Overrelaxed Sinkhorn-Knopp Algorithm for Regularized Optimal Transport

TL;DR

This paper introduces an overrelaxed Sinkhorn-Knopp algorithm with convergence guarantees for faster regularized optimal transport solutions, demonstrating significant speed improvements in numerical experiments.

Contribution

It proposes a novel overrelaxation method for the Sinkhorn-Knopp algorithm with proven global convergence and adaptive parameter selection, enhancing computational efficiency.

Findings

Achieves an order of magnitude faster convergence in experiments

Provides a convergence-guaranteed algorithm with adaptive overrelaxation

Demonstrates practical speed improvements over existing methods

Abstract

This article describes a set of methods for quickly computing the solution to the regularized optimal transport problem. It generalizes and improves upon the widely-used iterative Bregman projections algorithm (or Sinkhorn--Knopp algorithm). We first propose to rely on regularized nonlinear acceleration schemes.
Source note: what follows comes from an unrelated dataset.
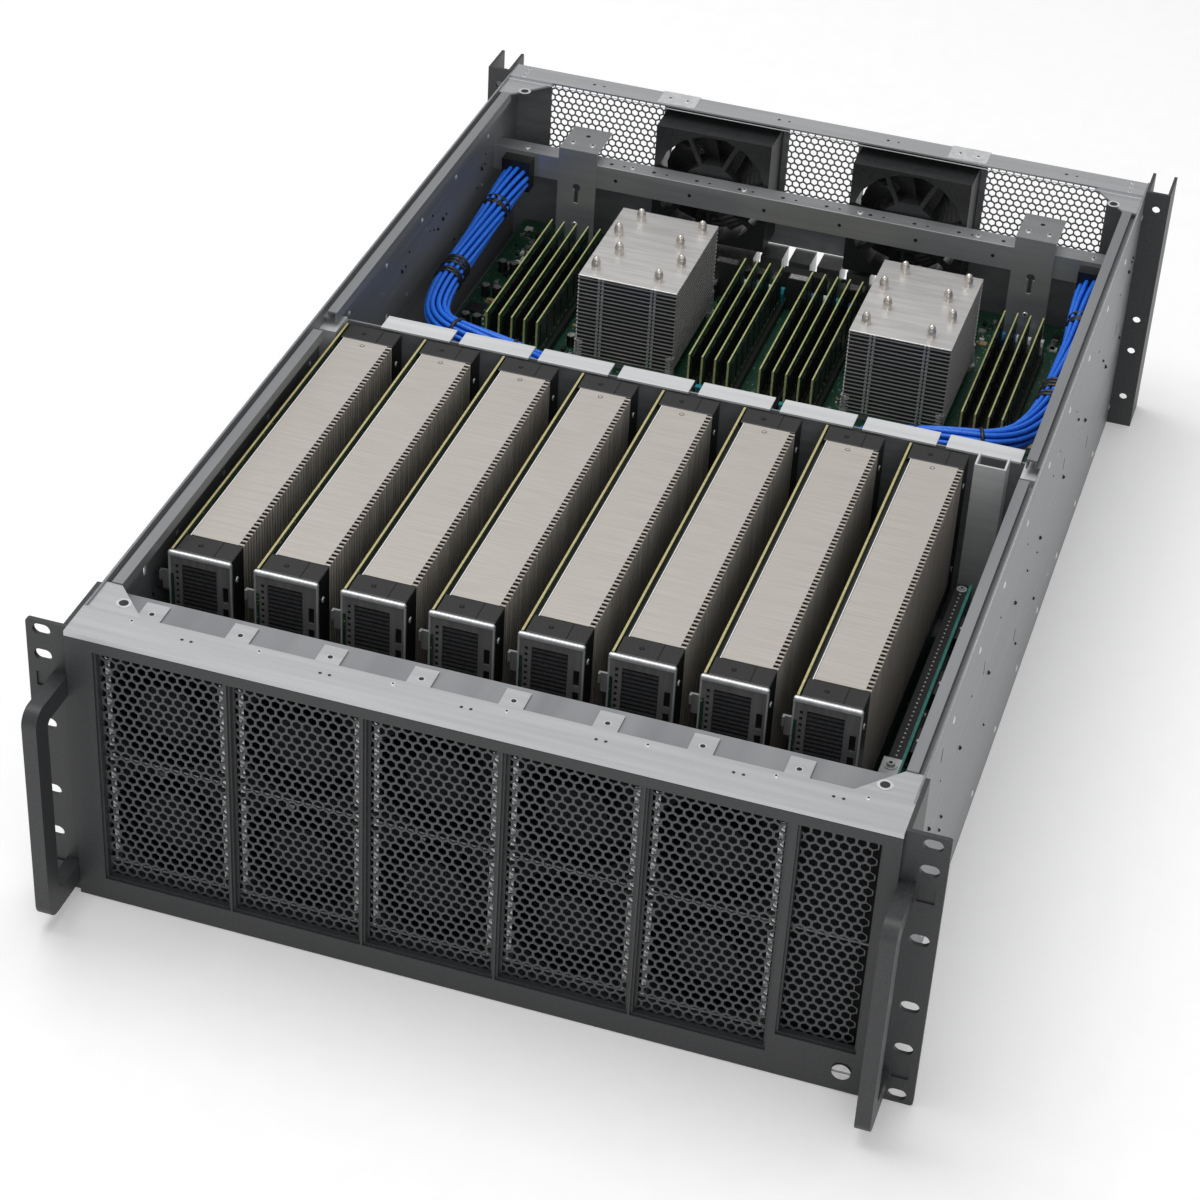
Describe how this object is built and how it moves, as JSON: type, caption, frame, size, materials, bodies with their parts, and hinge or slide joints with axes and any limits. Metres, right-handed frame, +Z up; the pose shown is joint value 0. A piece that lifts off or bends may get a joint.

In practice, such approaches lead to fast algorithms, but their global convergence is not ensured. Hence, we next propose a new algorithm with convergence guarantees. The idea is to overrelax the Bregman projection operators, allowing for faster convergence. We propose a simple method for establishing global convergence by ensuring the decrease of a Lyapunov function at each step. An adaptive choice of overrelaxation parameter based on the Lyapunov function is constructed. We also suggest a heuristic to choose a suitable asymptotic overrelaxation parameter, based on a local convergence analysis. Our numerical experiments show a gain in convergence speed by an order of magnitude in certain regimes.